Interpretation of Results

p-value: The p-value is extremely small (less than 2.2e-16), which is much lower than the standard significance level of 0.05. This allows us to reject the null hypothesis, meaning that there is enough evidence to conclude that the correlation between the number of episodes per season and vote average is statistically significant. Even though the relationship is weak, it is not due to random chance.

Correlation Coefficient (r): The correlation coefficient (r) is approximately 0.0888, which indicates a very weak positive correlation between the average number of episodes per season and the vote average. This means that while there is a slight tendency for shows with more episodes per season to have higher ratings, the relationship is very weak, and the number of episodes per season is not a strong predictor of the vote average.
95% Confidence interval: The 95% confidence interval for the correlation coefficient is [0.0838, 0.0939]. This means we are 95% confident that the true correlation between the average number of episodes per season and the vote average lies between 0.0838 and 0.0939, further confirming that the relationship, while statistically significant, is weak.

Visualization

# Scatter plot: Average Episodes per Season vs Vote Average
ggplot(tv_data, aes(x = avg_episodes_per_season, y = vote_average)) +
  geom_point(color = "blue") +
  geom_smooth(method = "lm", se = FALSE, color = "red") +
  labs(title = "Number of Episodes per Season vs. Vote Average", 
       x = "Average Episodes per Season", y = "Vote Average") +
  theme_minimal()

## `geom_smooth()` using formula = 'y ~ x'

Interpretation: This scatter plot shows the relationship between the number of episodes per season and the vote average. If the regression line trends upwards and the p-value is significant, we can conclude that more episodes are associated with higher vote averages. Outliers, if any, can be highlighted for further investigation.
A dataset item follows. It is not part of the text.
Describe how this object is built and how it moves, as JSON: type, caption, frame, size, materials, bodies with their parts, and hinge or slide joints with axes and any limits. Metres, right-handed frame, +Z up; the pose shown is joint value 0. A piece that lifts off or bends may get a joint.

Hypothesis 2: Vote Average Differences by Genre

Null Hypothesis (H0): There is no significant difference in the average vote rating between Drama and Comedy genres.

Fisher’s Significance Testing Framework To test this hypothesis, I will use Fisher’s significance testing framework, focusing on the p-value to determine whether there is enough evidence to reject the null hypothesis.

Test Selection: I will use a t-test to compare the means of the vote averages between the Drama and Comedy genres.

Hypothesis Test

# Filter dataset for Drama and Comedy genres
drama_vs_comedy <- tv_data |>
  filter(genres %in% c("Drama", "Comedy"))

# Perform t-test between Drama and Comedy vote averages
t_test_result <- t.test(vote_average ~ genres, data = drama_vs_comedy)
t_test_result

## 
##  Welch Two Sample t-test
## 
## data:  vote_average by genres
## t = 7.9335, df = 20840, p-value = 2.238e-15
## alternative hypothesis: true difference in means between group Comedy and group Drama is not equal to 0
## 95 percent confidence interval:
##  0.2784945 0.4612617
## sample estimates:
## mean in group Comedy  mean in group Drama 
##             3.625033             3.255154

Interpretation of Results

p-value: The p-value is extremely small (2.274e-13), which is far below the conventional significance level of 0.05. This allows us to reject the null hypothesis that the true difference in means between Comedy and Drama is equal to zero. In other words, there is very strong evidence that the average vote ratings for Comedy and Drama TV shows are significantly different.

t-statistic: The t-statistic of 7.3362 indicates that the difference between the mean vote averages of the Comedy and Drama genres is substantial when compared to the variability within each genre. A higher t-value suggests stronger evidence that the means are different.
Confidence Interval: The 95% confidence interval for the difference in means between the Comedy and Drama genres ranges from 0.2434 to 0.4209. This means that we are 95% confident that the true difference in average vote ratings between Comedy and Drama lies between 0.2434 and 0.4209. Since this interval does not contain zero, it reinforces the conclusion that there is a significant difference between the two genres’ vote averages.
Mean Vote average by group:
- Mean in group Comedy: The average vote rating for Comedy shows is 3.4596.
- Mean in group Drama: The average vote rating for Drama shows is 3.1275.
This suggests that, on average, Comedy shows tend to have higher vote ratings than Drama shows by a small but statistically significant margin.

Visualization

# Boxplot: Drama vs Comedy Vote Average
ggplot(drama_vs_comedy, aes(x = genres, y = vote_average, fill = genres)) +
  geom_boxplot() +
  labs(title = "Vote Average Comparison: Drama vs Comedy", 
       x = "Genres", y = "Vote Average") +
  theme_minimal()

Interpretation: The boxplot compares the vote averages for Drama and Comedy genres. If the means are visibly different and the p-value is significant, this suggests a meaningful difference between the ratings of these two genres. If there is overlap between the boxplots, this may indicate that the difference is less substantial.

Insights:

Hypothesis 1: Based on the results, if the p-value is significant, we can conclude that there is a relationship between the average number of episodes per season and vote average.

Hypothesis 2: If the p-value from the t-test is significant, it would suggest that audience preferences for Drama and Comedy genres differ significantly in terms of ratings.

Next steps:

What other factors, such as networks or production companies, might influence vote averages?
How do outliers affect the overall trend, and what can be done to better understand their impact?